## [Work required]
Reproduce the material that follows, please, but only from its first line to the line containing "cut_over = 1.0", inclusive.

Collection entries
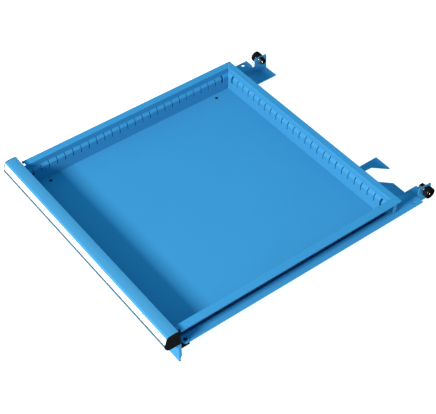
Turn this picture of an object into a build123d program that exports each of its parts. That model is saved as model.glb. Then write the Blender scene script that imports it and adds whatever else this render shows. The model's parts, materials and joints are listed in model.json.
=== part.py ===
"""Under desk drawer: slotted sheet steel tray on two side rails with rear rollers.

X runs across the drawer (left to right seen by the user), Y runs from front to back, Z is up.
The origin is on the centre line, on the inside face of the front wall, level with the underside
of the side rails.
"""
from build123d import *
import os

os.makedirs("parts", exist_ok=True)

# ---------------------------------------------------------------- driving dimensions (mm)
slot_pitch = 17.0
slot_count = 26
inner_size = slot_pitch * (slot_count + 1)
half_upper = inner_size / 2
shoulder_run = 4.0
shoulder_rise = 5.2
half_lower = half_upper - shoulder_run
sheet = 1.2
rail_sheet = 2.0
bend = 1.4

floor_top = rail_sheet + sheet
kink_z = 32.6
shoulder_z = kink_z + shoulder_rise
rim_z = 49.8
rim_width = 14.4
rim_lip = 4.0
rim_front = 8.3
seam = 0.1
thread_gap = 0.05

slot_width = 1.9
end_slot_width = 4.6
slot_drop = 10.9
slot_reach = 5.2
cut_over = 1.0

floor_hole_d = 6.2
floor_hole_x = 214.5
floor_hole_front = 43.0
floor_hole_rear = 419.0

front_half = 251.0
front_top = 56.8
front_bottom = -15.4
return_depth = 3.0
return_top = 28.8
return_bottom = -9.0
return_slope = 9.0
return_corner = (1.5, 2.0)
hem_depth = 3.4
hem_height = 3.3
hem_bend = 1.4

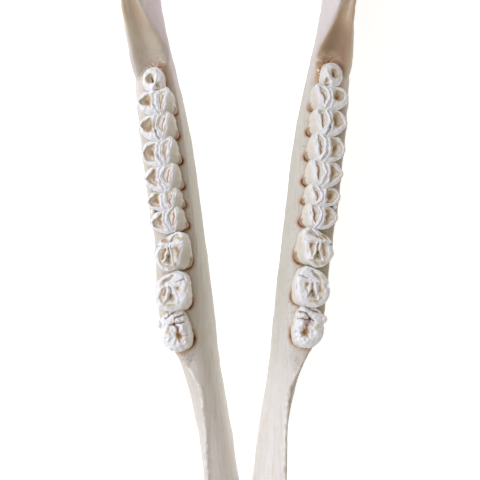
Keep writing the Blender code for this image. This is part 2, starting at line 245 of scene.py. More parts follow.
# The bone of one half: lines along its length, as (place on Y, value)
jawBone = {
    "crestX": (
        (-221, 29), (-190, 23), (-158, 18.2), (-113, 22.1), (-78, 23.7), (-61, 25.6), (-41, 31.5),
        (-24, 36.2), (-3, 37.8), (21, 39.8), (40, 42.6), (67, 45.1), (90, 47), (115, 48), (145, 50),
        (200, 56),
    ),
    "crestZ": (
        (-221, 49.5), (-190, 46), (-155, 42), (-115, 40), (-75, 42), (-47, 46), (-25, 50), (25, 55.5),
        (75, 60), (120, 64), (140, 65), (165, 60), (200, 48),
    ),
    "crestWidth": (
        (-221, 7), (-190, 5), (-115, 3.5), (-61, 4), (-47, 7), (-37, 12), (-25, 15.5), (5, 18.5),
        (40, 19.5), (90, 20), (113, 17), (130, 12), (200, 5),
    ),
    "tongueLedge": ((-221, 0), (-60, 0), (-30, 1.5), (100, 2), (125, 0), (200, 0)),
    "lateralX": (
        (-221, 32), (-190, 25.5), (-158, 19.5), (-115, 22.9), (-90, 24.9), (-67, 29.2), (-56, 32),
        (-44, 35.5), (-25, 42), (-2, 46), (25, 49.5), (47, 52.3), (69, 55.6), (91, 59.5), (105, 61),
        (115, 61.6), (140, 61), (200, 59.5),
    ),
    "medialX": (
        (-221, -4), (-145, -4), (-132, 0.8), (-115, 4.2), (-92, 7.3), (-69, 11.2), (-46, 14.9), (-22, 17.3),
        (1, 19.9), (25, 22.9), (49, 25.8), (73, 28.8), (96, 32.7), (120, 38), (144, 43.6), (167, 48),
        (200, 53),
    ),
    "medialZ": (
        (-221, 47), (-190, 41), (-160, 32), (-145, 26), (-130, 20), (-115, 16), (-45, 15), (65, 20),
        (200, 26),
    ),
    "baseX": (
        (-221, 14), (-190, 11), (-155, 9.5), (-115, 11.5), (-85, 15), (-45, 24), (5, 33), (55, 40), (200, 56),
    ),
    "baseZ": (
        (-221, 39), (-190, 25), (-155, 17.5), (-125, 13.5), (-85, 11), (-45, 7), (-5, 1.8), (25, -0.7),
        (50, -0.7), (75, 0.6), (115, 4), (145, 6.5), (175, 8), (200, 14),
    ),
    "sections": 90,
    "frontBend": 19,  # how far the chin's front curves back at frontBendAtX
    "frontBendAtX": 30,
    "frontBendReach": 40,
    "midlineGap": 0.15,
    "voxel": 0.9,
    "smoothing": 5,
}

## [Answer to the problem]
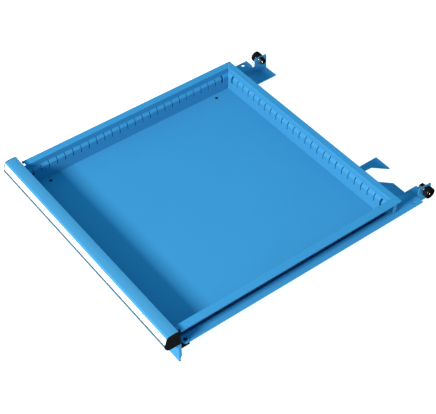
Turn this picture of an object into a build123d program that exports each of its parts. That model is saved as model.glb. Then write the Blender scene script that imports it and adds whatever else this render shows. The model's parts, materials and joints are listed in model.json.
=== part.py ===
"""Under desk drawer: slotted sheet steel tray on two side rails with rear rollers.

X runs across the drawer (left to right seen by the user), Y runs from front to back, Z is up.
The origin is on the centre line, on the inside face of the front wall, level with the underside
of the side rails.
"""
from build123d import *
import os

os.makedirs("parts", exist_ok=True)

# ---------------------------------------------------------------- driving dimensions (mm)
slot_pitch = 17.0
slot_count = 26
inner_size = slot_pitch * (slot_count + 1)
half_upper = inner_size / 2
shoulder_run = 4.0
shoulder_rise = 5.2
half_lower = half_upper - shoulder_run
sheet = 1.2
rail_sheet = 2.0
bend = 1.4

floor_top = rail_sheet + sheet
kink_z = 32.6
shoulder_z = kink_z + shoulder_rise
rim_z = 49.8
rim_width = 14.4
rim_lip = 4.0
rim_front = 8.3
seam = 0.1
thread_gap = 0.05

slot_width = 1.9
end_slot_width = 4.6
slot_drop = 10.9
slot_reach = 5.2
cut_over = 1.0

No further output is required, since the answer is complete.